Information shown:

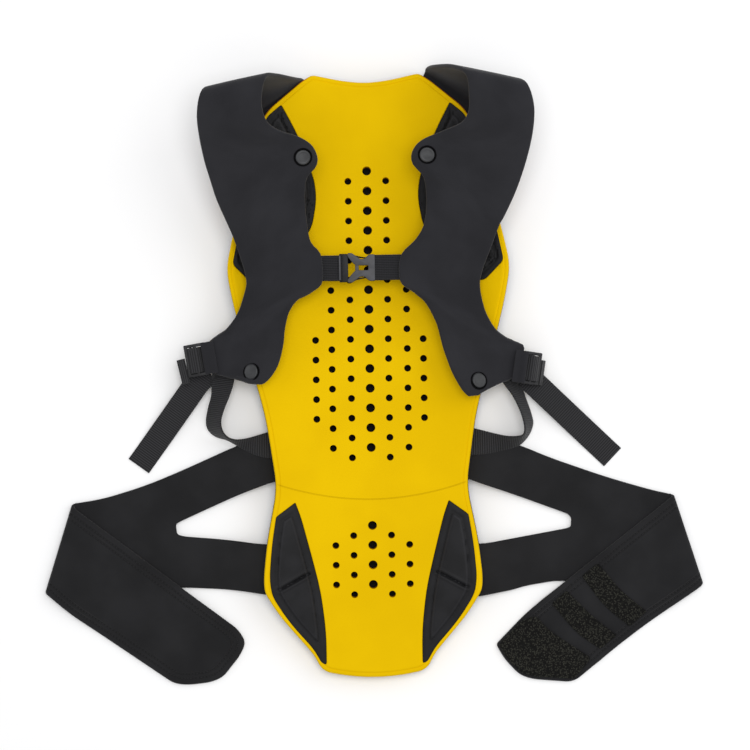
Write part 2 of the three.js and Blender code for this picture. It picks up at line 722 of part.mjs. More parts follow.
function rectangle(centreX, centreY, width, height) {
  const [w, h] = [width / 2, height / 2];
  return [
    new THREE.Vector2(centreX - w, centreY - h),
    new THREE.Vector2(centreX + w, centreY - h),
    new THREE.Vector2(centreX + w, centreY + h),
    new THREE.Vector2(centreX - w, centreY + h),
  ];
}

function adjuster(side) {
  const plate = rectangle(0, 0, ADJUSTER_LENGTH, ADJUSTER_WIDTH);
  let frame = toSolid(prism(plate, -BAR_HALF, BAR_HALF));
  for (const sign of [-1, 1]) {
    const slot = rectangle(sign * BAR_PITCH / 2, 0, ADJUSTER_SLOT, WEB_WIDTH + 2 * SOFT_GAP);
    frame = frame.subtract(toSolid(prism(slot, -ADJUSTER_BAR, ADJUSTER_BAR)));
  }
  return mirrored(toGeometry(frame).applyMatrix4(adjusterMatrix(side)), side);
}

function releaseTab(side) {
  const start = ADJUSTER_LENGTH / 2 + GAP;
  const tab = new THREE.BoxGeometry(TAB_LENGTH, WEB_WIDTH, TAB_THICKNESS);
  tab.translate(start + TAB_LENGTH / 2, 0, 0).applyMatrix4(adjusterMatrix(side));
  return mirrored(toGeometry(toSolid(tab)), side);
}

function strapEdge([x, y, z], side) {
  const point = lay(flapPoint([x, y, z]), side);
  point.x *= side;
  return point;
}

function sideStrap(side) {
  const matrix = adjusterMatrix(side);
  const rows = SIDE_STRAP_RUN.map((row) => [strapEdge(row.neck, side), strapEdge(row.far, side)]);
  for (const step of THREAD_PATH) {
    rows.push([WEB_WIDTH / 2, -WEB_WIDTH / 2].map(
      (y) => new THREE.Vector3(step.along, y, step.height).applyMatrix4(matrix),
    ));
  }
  const [length, degrees] = side === LEFT
    ? [LEFT_TAIL_LENGTH, LEFT_TAIL_ANGLE]
    : [RIGHT_TAIL_LENGTH, RIGHT_TAIL_ANGLE];
  const angle = THREE.MathUtils.degToRad(degrees);
  const along = new THREE.Vector3(Math.cos(angle), -Math.sin(angle), 0);
  const width = new THREE.Vector3(Math.sin(angle), Math.cos(angle), 0).multiplyScalar(WEB_WIDTH / 2);
  const start = strapEdge([TAIL_START.x, TAIL_START.y, 0], side);
  const drop = matrix.elements[14];
  for (const step of TAIL_SECTIONS) {
    const centre = start.clone().addScaledVector(along, step.along * length);
    centre.z = WEB_THICKNESS / 2 + FLOOR_GAP + step.height * drop;
    rows.push([centre.clone().add(width), centre.clone().sub(width)]);
  }
  return mirrored(sheet(rows, WEB_THICKNESS), side);
}

// How far out the bend's corners lie, so that its round clears the bar's edges
const BEND_CORNER = 0.88;
const BACK_TUCK = 0.5 * WEB_WIDTH;
const LEFT_STRAP_START = -0.42 * FLAP_SPAN;
const RIGHT_STRAP_START = 0.34 * FLAP_SPAN;

// A chest strap from under its flap, round the buckle's end bar and back under itself
function chestStrap(flapEnd, barX, direction) {
  const bend = BUCKLE_BAR / 2 + GAP + WEB_THICKNESS / 2;
  const path = [
    [flapEnd, bend],
    [barX, bend],
    [barX + direction * BEND_CORNER * bend, BEND_CORNER * bend],
    [barX + direction * bend, 0],
    [barX + direction * BEND_CORNER * bend, -BEND_CORNER * bend],
    [barX, -bend],
    [barX - direction * BACK_TUCK, -bend],
  ];
  const rows = path.map(([x, z]) => [WEB_WIDTH / 2, -WEB_WIDTH / 2].map(
    (y) => new THREE.Vector3(x, CHEST_LINE + y, CHEST_HEIGHT + z),
  ));
  return sheet(rows, WEB_THICKNESS);
}

const BUCKLE_HALF = WEB_WIDTH / 2 + 2;
const MALE_START = BUCKLE_CENTRE - BUCKLE_LENGTH / 2;
const FEMALE_END = BUCKLE_CENTRE + BUCKLE_LENGTH / 2;
const BUCKLE_OPENING = WEB_WIDTH + 2 * SOFT_GAP;

// A prism of the buckle, evenly about the chest strap's mid height
function bucklePlate(outline, thickness) {
  const plate = prism(outline, -thickness / 2, thickness / 2);
  return toSolid(plate.translate(0, CHEST_LINE, CHEST_HEIGHT));
}

// A bar at one end of the buckle for the strap, thinned to the bar's size, and its slot
function withStrapBar(body, end, direction) {
  const slotCentre = end + direction * (BUCKLE_BAR + BUCKLE_SLOT / 2);
  const slot = bucklePlate(rectangle(slotCentre, 0, BUCKLE_SLOT, BUCKLE_OPENING), 2 * BUCKLE_THICKNESS);
  const barZone = rectangle(end + direction * BUCKLE_BAR / 2, 0, 2 * BUCKLE_BAR, BUCKLE_OPENING);
  const thinned = bucklePlate(barZone, 2 * BUCKLE_THICKNESS).subtract(bucklePlate(barZone, BUCKLE_BAR));
  return body.subtract(slot).subtract(thinned);
}

// Half outlines of the buckle's halves: x along the buckle from the male end, y from its middle
// line, as shares of its length and half width
const MALE_OUTLINE = [
  { x: 0, y: 1 },
  { x: 0.36, y: 1 },
  { x: 0.5, y: 0.62 },
  { x: 0.72, y: 0.78 },
  { x: 0.72, y: 0.5 },
  { x: 0.36, y: 0.35 },
  { x: 0.36, y: 0.12 },
  { x: 0.72, y: 0.12 },
];
const FEMALE_OUTLINE = [
  { x: 1, y: 1 },
  { x: 0.7, y: 1 },
  { x: 0.62, y: 0.85 },
  { x: 0.42, y: 0.95 },
  { x: 0.56, y: 0 },
];

function buckleOutline(rows) {
  const place = (row, sign) => new THREE.Vector2(
    MALE_START + row.x * BUCKLE_LENGTH,
    sign * row.y * BUCKLE_HALF,
  );
  const lower = rows.filter((row) => row.y > 0).map((row) => place(row, -1)).reverse();
  return anticlockwise([...rows.map((row) => place(row, 1)), ...lower]);
}

function buckleMale() {
  const thickness = BUCKLE_THICKNESS - 2 * BUCKLE_RIM - 2 * GAP;
  const body = bucklePlate(buckleOutline(MALE_OUTLINE), thickness);
  return toGeometry(withStrapBar(body, MALE_START, 1));
}

function buckleFemale() {
  const body = bucklePlate(buckleOutline(FEMALE_OUTLINE), BUCKLE_THICKNESS);
  const depth = 0.37 * BUCKLE_LENGTH;
  const mouth = rectangle(MALE_START + 0.75 * BUCKLE_LENGTH - depth / 2, 0, depth, 3 * BUCKLE_HALF);
  const hollow = bucklePlate(mouth, BUCKLE_THICKNESS - 2 * BUCKLE_RIM);
  return toGeometry(withStrapBar(body.subtract(hollow), FEMALE_END, -1));
}

const model = new THREE.Group();

function addPiece(name, geometry, finish) {
  const mesh = new THREE.Mesh(geometry, new THREE.MeshStandardMaterial(FINISH[finish]));
  mesh.name = name;
  model.add(mesh);
}

addPiece('back_plate', backPlate(), 'foam');
addPiece('back_cover', backCover(), 'cover');
for (const { side, name } of SIDES) {
  addPiece(`scapula_pad_${name}`, toGeometry(pad(SCAPULA_OUTLINE, side)), 'pad');
  addPiece(`lumbar_pad_${name}`, toGeometry(pad(LUMBAR_OUTLINE, side)), 'pad');
  const flap = sheet(flapRows(side), FLAP_THICKNESS);
  addPiece(`shoulder_flap_${name}`, flap, 'fabric');
  for (const snap of SNAPS) {
    const place = lay(flapPoint([snap.x, snap.y, 0]), side);
    const seat = seatOn(flap, place.x, place.y, SNAP_DIAMETER / 2);
    const turn = new THREE.Quaternion().setFromUnitVectors(new THREE.Vector3(0, 0, 1), seat.normal);
    const cap = toGeometry(toSolid(snapCap())).applyQuaternion(turn);
    const foot = seat.point.clone().addScaledVector(seat.normal, SEAT_GAP);
    addPiece(`snap_${snap.name}_${name}`, cap.translate(foot.x, foot.y, foot.z), 'plastic');
  }
  addPiece(`adjuster_${name}`, adjuster(side), 'plastic');
  addPiece(`release_tab_${name}`, releaseTab(side), 'webbing');
  addPiece(`side_strap_${name}`, sideStrap(side), 'webbing');
  const wing = beltWing(side);
  addPiece(`belt_${name}`, wing, 'fabric');
  if (side === RIGHT) {
    HOOK_PATCHES.forEach((row) => addPiece(`hook_patch_${row.name}`, hookPatch(row, wing), 'hook'));
  }
}
addPiece('chest_strap_left', chestStrap(LEFT_STRAP_START, MALE_START + BUCKLE_BAR / 2, 1), 'webbing');
addPiece('chest_strap_right', chestStrap(RIGHT_STRAP_START, FEMALE_END - BUCKLE_BAR / 2, -1), 'webbing');
addPiece('buckle_male', buckleMale(), 'plastic');
addPiece('buckle_female', buckleFemale(), 'plastic');

export default model;
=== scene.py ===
"""Dressed model of a back protector with shoulder flaps and a waist belt.

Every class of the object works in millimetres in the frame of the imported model, and a finished
mesh is scaled to metres once, when it becomes a piece. Materials and the studio are in metres.
"""

import logging
import math
from dataclasses import dataclass, field
from enum import Enum
from typing import Callable, Optional, Sequence, Union

import bmesh
import bpy
import numpy
from mathutils import Matrix, Vector
from mathutils.bvhtree import BVHTree


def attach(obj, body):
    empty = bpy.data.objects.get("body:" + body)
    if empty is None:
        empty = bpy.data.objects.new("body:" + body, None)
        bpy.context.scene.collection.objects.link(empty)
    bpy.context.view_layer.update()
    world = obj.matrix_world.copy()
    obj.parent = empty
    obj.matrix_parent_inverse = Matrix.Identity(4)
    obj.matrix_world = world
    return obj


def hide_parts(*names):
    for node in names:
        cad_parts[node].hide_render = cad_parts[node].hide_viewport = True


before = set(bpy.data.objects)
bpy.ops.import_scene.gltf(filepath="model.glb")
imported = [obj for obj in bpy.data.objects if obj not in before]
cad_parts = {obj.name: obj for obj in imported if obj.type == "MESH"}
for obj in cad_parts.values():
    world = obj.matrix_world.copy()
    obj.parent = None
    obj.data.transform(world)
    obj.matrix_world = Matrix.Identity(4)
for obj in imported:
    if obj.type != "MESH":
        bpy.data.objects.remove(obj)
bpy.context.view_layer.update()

LOG = logging.getLogger("back_protector")

MM = 0.001
BODY = "root"
Corner = tuple[float, float, float]
Colour = tuple[float, float, float]
Flat = tuple[float, float]
Mesh = bmesh.types.BMesh
Edges = list[bmesh.types.BMEdge]
Piece = bpy.types.Object
Material = bpy.types.Material
Value = Union["Wire", float]


def face_outwards(mesh: Mesh) -> None:
    """Turns all faces of a mesh outwards."""
    bmesh.ops.recalc_face_normals(mesh, faces=mesh.faces)


class Side(Enum):
    """A side of the wearer's back as seen from above, and its sign along x."""

    LEFT = -1
    RIGHT = 1

    @property
    def label(self) -> str:
        """The side's name in node names."""
        return self.name.lower()

    def lay_out(self, mesh: Mesh) -> None:
        """Mirrors a mesh that was built on the right if this is the left side.

        Args:
            mesh: The mesh.
        """
        if self is Side.LEFT:
            bmesh.ops.scale(mesh, vec=(-1, 1, 1), verts=mesh.verts)
        face_outwards(mesh)


class Layout(Enum):
    """The coordinates that a pattern follows."""

    OBJECT = "object"
    CUT = "cut"
    HEM = "hem"


def linear(red: int, green: int, blue: int) -> Colour:
    """Turns a display colour into a linear one.

    Args:
        red: Red from 0 to 255.
        green: Green from 0 to 255.
        blue: Blue from 0 to 255.

    Returns:
        The colour's three linear parts.
    """
    parts = [value / 255 for value in (red, green, blue)]
    return tuple(p / 12.92 if p <= 0.04045 else ((p + 0.055) / 1.055) ** 2.4 for p in parts)


def smooth_step(low: float, high: float, value: float) -> float:
    """Eases from 0 at low to 1 at high.

    Args:
        low: Where the step starts.
        high: Where the step ends; it may be below low.
        value: Where the step is read.

    Returns:
        The step's height.
    """
    share = min(1.0, max(0.0, (value - low) / (high - low)))
    return share * share * (3 - 2 * share)


def spline(rows: Sequence[Sequence[float]], place: float) -> list[float]:
    """Reads a smooth curve that passes through rows of numbers.

    Args:
        rows: The rows, all of one length.
        place: The row number, whole or between two rows.

    Returns:
        The numbers at that place.
    """
    last = len(rows) - 1
    first = min(last - 1, max(0, int(math.floor(place))))
    t = place - first
    a, b, c, d = (rows[min(last, max(0, first + k))] for k in (-1, 0, 1, 2))
    weights = (
        0.5 * (-t + 2 * t * t - t**3),
        0.5 * (2 - 5 * t * t + 3 * t**3),
        0.5 * (t + 4 * t * t - 3 * t**3),
        0.5 * (-t * t + t**3),
    )
    return [sum(w * row[k] for w, row in zip(weights, (a, b, c, d))) for k in range(len(b))]


class Wire:
    """A node's output that takes part in sums written as Python expressions."""

    def __init__(self, board: "Board", socket: bpy.types.NodeSocket) -> None:
        """Keeps the socket and the board that new nodes go on."""
        self.board = board
        self.socket = socket

    def __add__(self, other: Value) -> "Wire":
        """Adds a value."""
        return self.board.maths("ADD", self, other)

    def __radd__(self, other: float) -> "Wire":
        """Is added to a number."""
        return self.board.maths("ADD", other, self)

    def __sub__(self, other: Value) -> "Wire":
        """Takes a value away."""
        return self.board.maths("SUBTRACT", self, other)

    def __rsub__(self, other: float) -> "Wire":
        """Is taken away from a number."""
        return self.board.maths("SUBTRACT", other, self)

    def __mul__(self, other: Value) -> "Wire":
        """Multiplies by a value."""
        return self.board.maths("MULTIPLY", self, other)

    def __rmul__(self, other: float) -> "Wire":
        """Multiplies a number."""
        return self.board.maths("MULTIPLY", other, self)

    def absolute(self) -> "Wire":
        """The value without its sign."""
        return self.board.maths("ABSOLUTE", self)

    def wave(self, pitch: float) -> "Wire":
        """A sine wave along the value, which is in metres, with a pitch in millimetres."""
        return self.board.maths("SINE", self * (2 * math.pi / (pitch * MM)))

    def step(self, low: float, high: float) -> "Wire":
        """Eases from 0 to 1 as the value goes from low to high.

        Args:
            low: The value at 0.
            high: The value at 1.

        Returns:
            The eased value.
        """
        settings = {"interpolation_type": "SMOOTHSTEP", "clamp": True}
        values = {"Value": self, "From Min": low, "From Max": high}
        return self.board.node("ShaderNodeMapRange", settings, values)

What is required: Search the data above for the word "True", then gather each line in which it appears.

Final result:
        cad_parts[node].hide_render = cad_parts[node].hide_viewport = True
        settings = {"interpolation_type": "SMOOTHSTEP", "clamp": True}